Higher education notebook

ASU movie festival features Cash film

Arkansas State University will open its annual Delta Symposium and Delta Flix Film and Media Festival on April 8.

The four-day symposium will kick off at noon April 8 with student films and media presentations in the auditorium of the Carl R. Reng Student Union. This year’s theme is “The South Goes to the Movies,” and the festival will showcase works related to Arkansas’ history and culture, according to a news release.

On that Thursday, documentary filmmaker Beth Harrington will talk about her documentary about singer Johnny Cash and the Carter family, called The Winding Stream — The Carters, The Cashes and The Course of Country Music. Harrington, the keynote speaker, will discuss the film at 2:30 p.m. on April 9 in the student union auditorium.

A complete schedule of the festival is available online at tinyurl.com/ASUfestival.

UALR service unit granted $200,000

A community service unit of the University of Arkansas at Little Rock has received a $200,000 grant from the state.

MidSOUTH, an arm of UALR’s School of Social Work, received the grant from the state Department of Human Services. It will help MidSOUTH’s clinicians respond to the behavioral needs of children, youths and their families, according to a news release.

The funding began March 2 and will run through June 30.

The unit provides families with education and training in areas of addiction, child welfare, technology, distance learning and organizational development.

Girls STEM event set with HSU grant

Henderson State University will use a grant it recently acquired to host a girls leadership conference, promoting science, technology, engineering and math careers.

The university’s STEM Center received more than $12,000 in grants from the state Department of Higher Education, The Common Sense of the Common Core and the Arkansas STEM Coalition. The Higher Education Department and Common Core group gave a $7,708 grant, allowing for a summer institute to help sixth- through eighth-grade teachers create units for topics that include proportional reasoning and sampling and statistics.

Teachers who attend will receive $350 in equipment for their classrooms and can earn graduate credit, the center’s director, Betty Ramsey, said in a news release.

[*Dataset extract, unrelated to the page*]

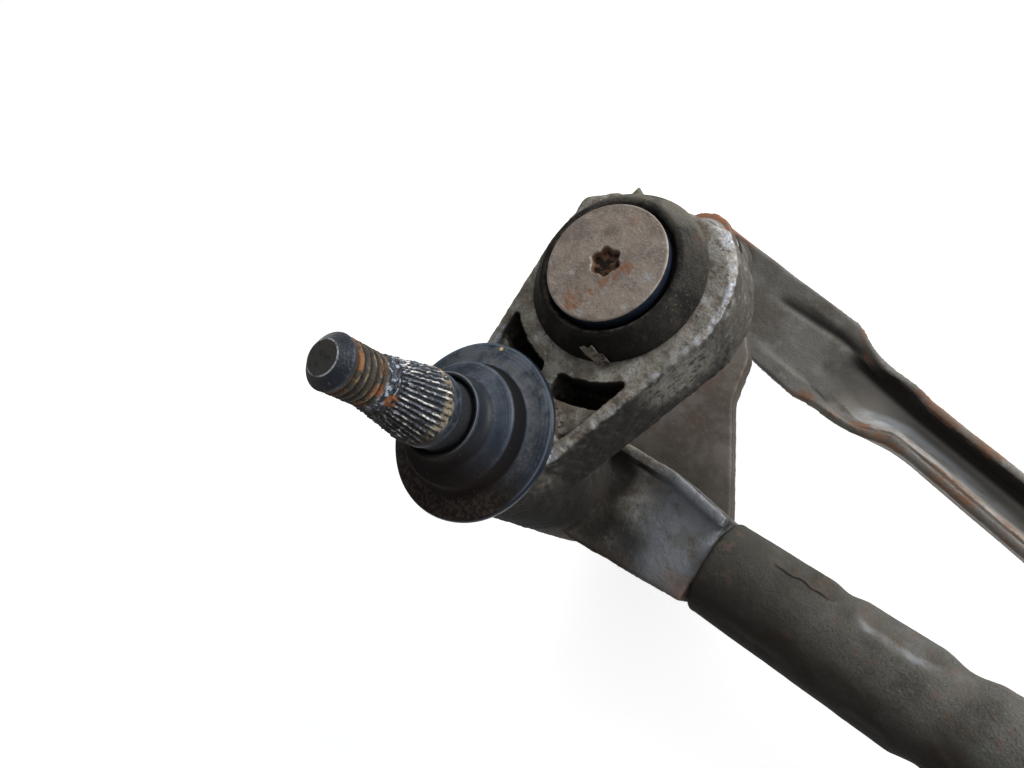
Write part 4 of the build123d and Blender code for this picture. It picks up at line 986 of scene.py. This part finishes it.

The rest of the grant — $4,605 — will go to the girls conference, which targets high school sophomores and seniors, along with college freshmen and sophomores. During the conference, students will attend four interactive workshops led by women working in STEM fields, the news release says.

Firm endows ASU scholarship fund

A manufacturing company in northeast Arkansas has committed $200,000 to Arkansas State University for an endowment.

Hytrol Conveyor Company Inc. started the endowment fund, which will be used for scholarships for engineering majors, according to a news release. The Jonesboro-based company, which employs more than 830 workers, designs and manufactures conveyor systems and controls.

The fund will provide a full-tuition scholarship annually to a mechanical or electrical engineering major.

Chris Glenn, the company’s vice president of manufacturing and engineering operations, said the business wanted to invest in its future, along with the university and its students’ futures.

“Over half of our engineers are Arkansas State graduates,” he said.

The scholarship is in line with the university’s goal to increase the number of engineering majors by 25 percent during the next decade to help meet demand from area employers.